It is unreasonable to expect Washington to defend Japan without bases in Japan. But the U.S. should end its security guarantee and then remove, rather than relocate, its military facilities in Okinawa and elsewhere in Japan. Indeed, instead of augmenting its forces elsewhere in East Asia, such as in Australia, Washington should withdraw and demobilize troops and close bases throughout the region. World War II ended 67 years ago. America no longer need guarantee the security of its many prosperous and capable allies.

Japan should endorse this step as the only way to escape its status as an American protectorate. Tokyo has essentially relinquished control over its own territory to comply with U.S. demands. Although the Obama administration frustrated the 2009 DPJ campaign pledge to create a more equal security partnership, Japanese citizens will inevitably raise more questions about the bilateral relationship as they debate security issues.

Prof.
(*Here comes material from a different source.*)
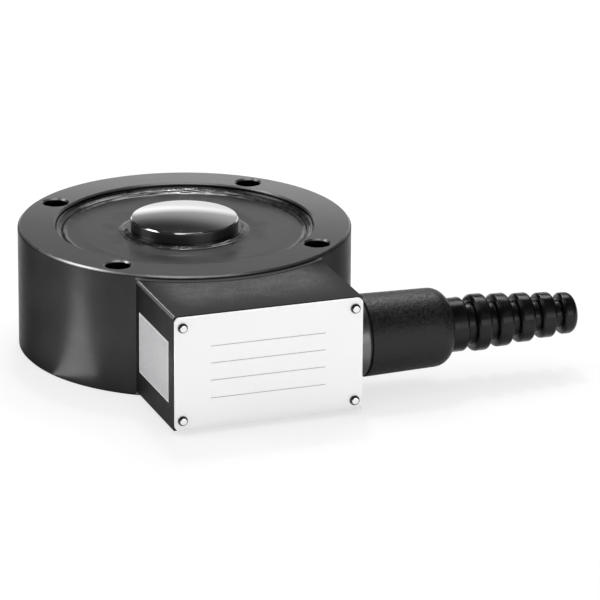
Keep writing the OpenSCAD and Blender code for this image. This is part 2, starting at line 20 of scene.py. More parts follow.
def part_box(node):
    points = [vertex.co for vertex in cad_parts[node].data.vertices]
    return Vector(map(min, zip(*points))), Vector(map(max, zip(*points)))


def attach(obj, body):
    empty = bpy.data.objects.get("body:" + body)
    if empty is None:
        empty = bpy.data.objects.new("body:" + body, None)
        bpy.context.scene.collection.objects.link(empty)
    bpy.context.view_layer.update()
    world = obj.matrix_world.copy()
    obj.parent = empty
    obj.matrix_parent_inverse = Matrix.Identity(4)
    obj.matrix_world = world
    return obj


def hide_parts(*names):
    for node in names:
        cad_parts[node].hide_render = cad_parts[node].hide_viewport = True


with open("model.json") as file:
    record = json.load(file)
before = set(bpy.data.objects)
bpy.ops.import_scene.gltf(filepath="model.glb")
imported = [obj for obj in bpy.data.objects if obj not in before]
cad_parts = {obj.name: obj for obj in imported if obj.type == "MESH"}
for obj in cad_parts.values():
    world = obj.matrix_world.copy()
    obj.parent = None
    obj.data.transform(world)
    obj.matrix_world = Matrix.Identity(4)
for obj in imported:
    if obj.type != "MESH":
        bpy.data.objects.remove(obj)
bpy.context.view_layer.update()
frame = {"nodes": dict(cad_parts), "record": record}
cad = frame["nodes"]

# %% [markdown]
# ## Sizes
#
# The CAD model gives the places. A number could be typed in again here, but then it
# would go wrong as soon as the model changed, so most sizes are read from the boxes of
# the nodes. The few that no box gives repeat the CAD model's values. Lengths on the
# object are millimetres, and `MM` turns them into Blender's metres at the last moment.

# %% Sizes read from the CAD boxes
MM = 0.001


def box_mm(node):
    """Lowest and highest corner of a CAD node, in millimetres."""
    low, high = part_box(node)
    return np.array(low) / MM, np.array(high) / MM


_, ring_high = box_mm("spring_element")
ring_r, ring_h = ring_high[0], round(ring_high[2], 3)
rim_low, rim_high = box_mm("rim_sealant")
foot_low, foot_high = box_mm("button_sealant")
button_low, button_high = box_mm("load_button")
block_low, block_high = box_mm("junction_block")
plate_low, plate_high = box_mm("cover_plate")
_, screws_high = box_mm("plate_screws")
label_low, label_high = box_mm("side_label")
collar_low, collar_high = box_mm("gland_collar")
seal_low, seal_high = box_mm("collar_seal")
housing_low, housing_high = box_mm("gland_housing")
boot_low, boot_high = box_mm("strain_relief")
holes = next(m["dims"] for m in frame["record"]["mounts"] if m["name"] == "mounting_holes")

GLAND_CENTRE = (0.0, (housing_low[1] + housing_high[1]) / 2, (housing_low[2] + housing_high[2]) / 2)
ON_GLAND = {"centre": GLAND_CENTRE, "turn": (0.0, math.pi / 2, 0.0)}
BOSS_R, BOSS_DROP, WALL_H = 20.5, 1.8, 4.0
BOSS_Z = ring_h - BOSS_DROP
WALL_TOP = BOSS_Z + WALL_H
PLATE_W, PLATE_H = plate_high[0] - plate_low[0], plate_high[2] - plate_low[2]
PLATE_MIDDLE = (plate_low[2] + plate_high[2]) / 2
SCREW_INSET, SCREW_DROP = 2.8, 3.6
SCREW_X, SCREW_Z = PLATE_W / 2 - SCREW_INSET, PLATE_H / 2 - SCREW_DROP
print("ring radius", round(ring_r, 2), "height", ring_h, "gland axis", GLAND_CENTRE[1:])

# %% [markdown]
# ## Camera
#
# The photographer stood a little to the left of the block's front and looked down by
# about nineteen degrees, through a long lens. The numbers come from fitting a pinhole
# camera to the outlines in the photograph. A camera could also be aimed with a
# constraint at the object's middle, but a fitted position keeps every edge where the
# photograph has it.

# %% Camera from a fitted position
def in_scene(name, data):
    """A new object in the scene, for a camera, a mesh or a lamp."""
    thing = bpy.data.objects.new(name, data)
    bpy.context.scene.collection.objects.link(thing)
    return thing


VIEW_AZIMUTH, VIEW_ELEVATION, VIEW_ROLL = map(math.radians, (-20.077, 19.283, 0.430))
FOCAL_PIXELS, IMAGE_PIXELS, SENSOR = 4579.0, 600.0, 36.0
SIDE_SHIFT, HEIGHT_SHIFT, DISTANCE = -41.818, -14.594, 1661.27

look = Vector((-math.sin(VIEW_AZIMUTH) * math.cos(VIEW_ELEVATION),
               math.cos(VIEW_AZIMUTH) * math.cos(VIEW_ELEVATION),
               -math.sin(VIEW_ELEVATION)))
level = Vector((math.cos(VIEW_AZIMUTH), math.sin(VIEW_AZIMUTH), 0))
upright = level.cross(look)
right = math.cos(VIEW_ROLL) * level + math.sin(VIEW_ROLL) * upright
up = math.cos(VIEW_ROLL) * upright - math.sin(VIEW_ROLL) * level
eye = -(SIDE_SHIFT * right + HEIGHT_SHIFT * up + DISTANCE * look) * MM

camera = in_scene("photo_camera", bpy.data.cameras.new("photo_camera"))
bpy.context.scene.camera = camera
camera.data.sensor_width = SENSOR
camera.data.lens = FOCAL_PIXELS / IMAGE_PIXELS * SENSOR
camera.data.clip_end = 50
camera.matrix_world = Matrix.Translation(eye) @ Matrix((right, up, -look)).transposed().to_4x4()
print("camera at", [round(c, 3) for c in eye], "lens", round(camera.data.lens, 1))

# %% [markdown]
# ## Node helpers
#
# A shader is a graph of nodes. Writing each node and link in full takes many lines, so
# small functions do it. Most add one thing to a tree, such as a calculation or a noise,
# and return the socket that holds the result.

# %% Helpers that add nodes
def fill(tree, sockets, values):
    """Links the values that are sockets to the sockets of their names, and sets the others."""
    for key, value in values.items():
        if isinstance(value, bpy.types.NodeSocket):
            tree.links.new(value, sockets[key])
        else:
            sockets[key].default_value = value


def add(tree, kind, inputs=None, **settings):
    """Adds a shader node, sets its options, and fills its inputs with numbers or links."""
    node = tree.nodes.new("ShaderNode" + kind)
    for key, value in settings.items():
        setattr(node, key, value)
    fill(tree, node.inputs, inputs or {})
    return node


def calc(tree, operation, *values, clamp=False):
    """Adds one Math node on the given numbers or sockets, and returns its result."""
    inputs = dict(enumerate(values))
    return add(tree, "Math", inputs, operation=operation, use_clamp=clamp).outputs[0]


def product(tree, value, *others):
    """The product of all the given numbers or sockets."""
    for other in others:
        value = calc(tree, "MULTIPLY", value, other)
    return value


def apart(tree, value, place):
    """How far a value lies from a place, to either side: the size of their difference."""
    return calc(tree, "ABSOLUTE", calc(tree, "SUBTRACT", value, place))


def between(tree, value, low, high):
    """1 where a value lies between two numbers, and 0 elsewhere."""
    return product(tree, calc(tree, "GREATER_THAN", value, low), calc(tree, "LESS_THAN", value, high))


def ramp(tree, value, low, high, to_low=0.0, to_high=1.0):
    """Maps low..high to to_low..to_high with soft ends."""
    inputs = {"Value": value, "From Min": low, "From Max": high, "To Min": to_low, "To Max": to_high}
    return add(tree, "MapRange", inputs, interpolation_type="SMOOTHSTEP").outputs["Result"]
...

Kenneth B. Pyle of the University of Washington argued that “the degree of U.S. domination in the relationship has been so extreme that a recalibration of the alliance was bound to happen, but also because autonomy and self-mastery have always been fundamental goals of modern Japan.” Even as Prime Minister Hatoyama was beaten by Washington he looked to the future, observing: “Someday, the time will come when Japan’s peace will have to be ensured by the Japanese people themselves.”

That many Japanese still look to America for their defense is hardly surprising. Relying on a friendly superpower for protection frees domestic resources for other purposes. The alliance also eases Tokyo’s diplomatic burden, which otherwise would include reassuring neighbors still obsessed with Imperial Japan’s military depredations.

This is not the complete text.